_Direction_. Write the number of lines holding the word "part", and nothing else.

_Material_.
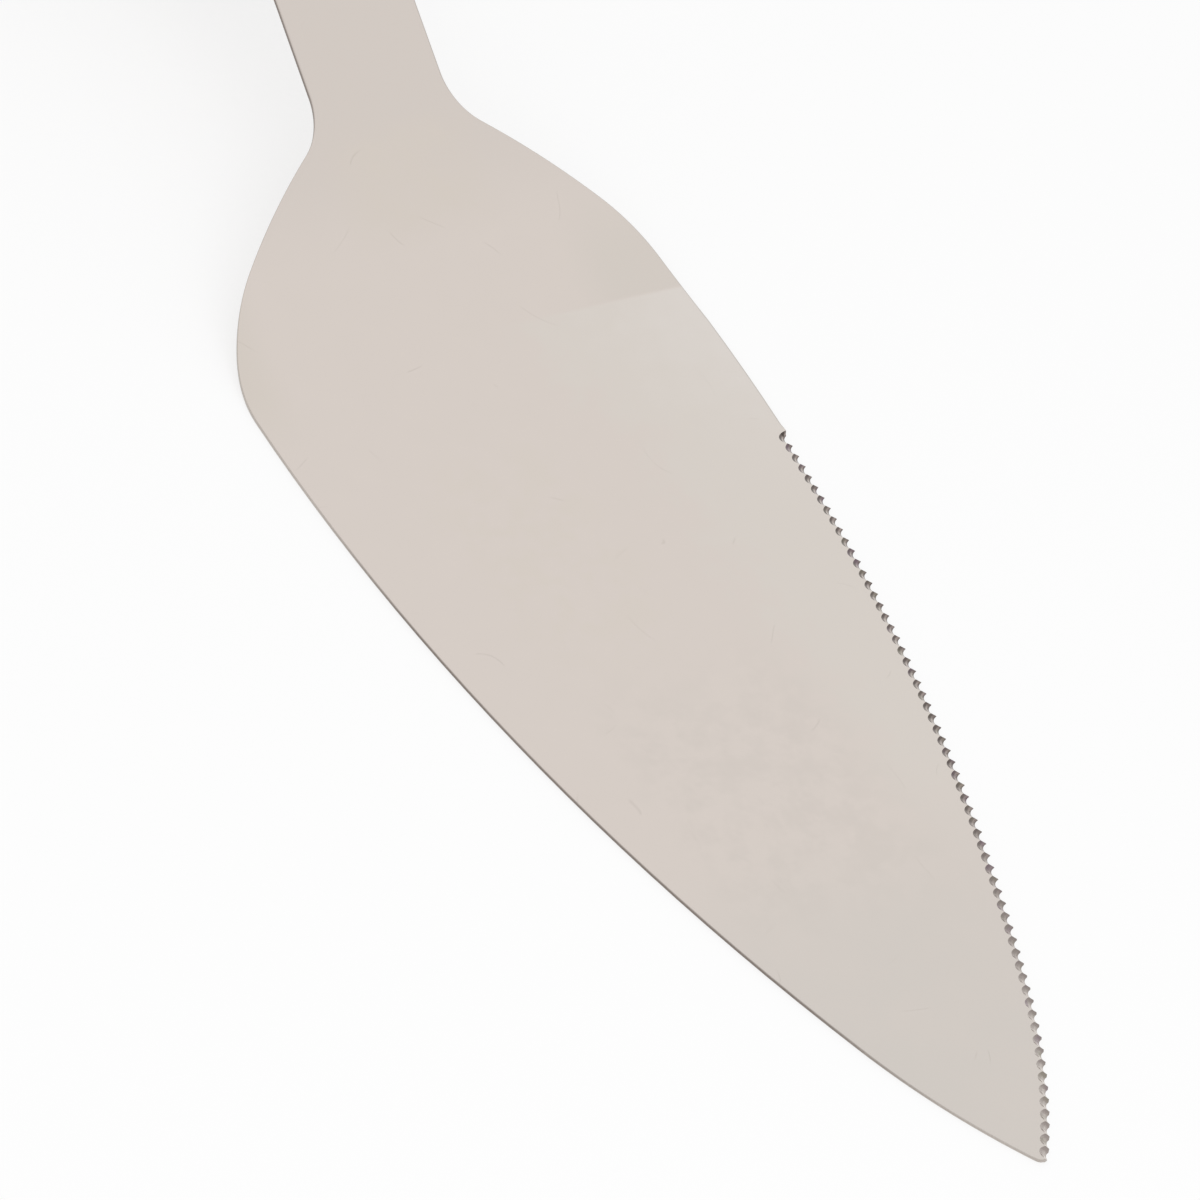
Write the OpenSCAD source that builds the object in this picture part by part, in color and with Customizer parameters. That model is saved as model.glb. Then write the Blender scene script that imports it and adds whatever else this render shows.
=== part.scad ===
// Cake server: a cranked, serrated sheet blade with a full tang between two riveted scales.
// +X points to the blade's tip, +Z up. The origin is on the underside, at the middle of the flat blade.
// The server stands as it lies on a table: on its flat blade and on the butt of its handle.

/* [Blade outline] */
// Greatest width of the blade
blade_width = 60; // [54:0.5:68]
// Thickness of the steel sheet
sheet_thickness = 0.6; // [0.5:0.05:0.9]
// Radius of the two long sides
side_radius = 279; // [265:1:300]
// Turn of a long side before the front curve takes over, in degrees
side_turn = 21.25; // [20:0.25:22]
// Radius of the two front curves that meet at the tip
front_radius = 84; // [76:1:94]
// Radius of the rounded tip
tip_radius = 1; // [0.8:0.1:2]
// Distance from the crank line forward to the widest place
widest_ahead = 1; // [0:0.25:3]
// Radius of the rounded shoulders
shoulder_radius = 25.5; // [23:0.5:28]
// Turn of a shoulder before the back curve takes over, in degrees
shoulder_turn = 42.3; // [40:0.5:44]
// Radius of the back curves that run in to the neck
back_radius = 90; // [80:1:110]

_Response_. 2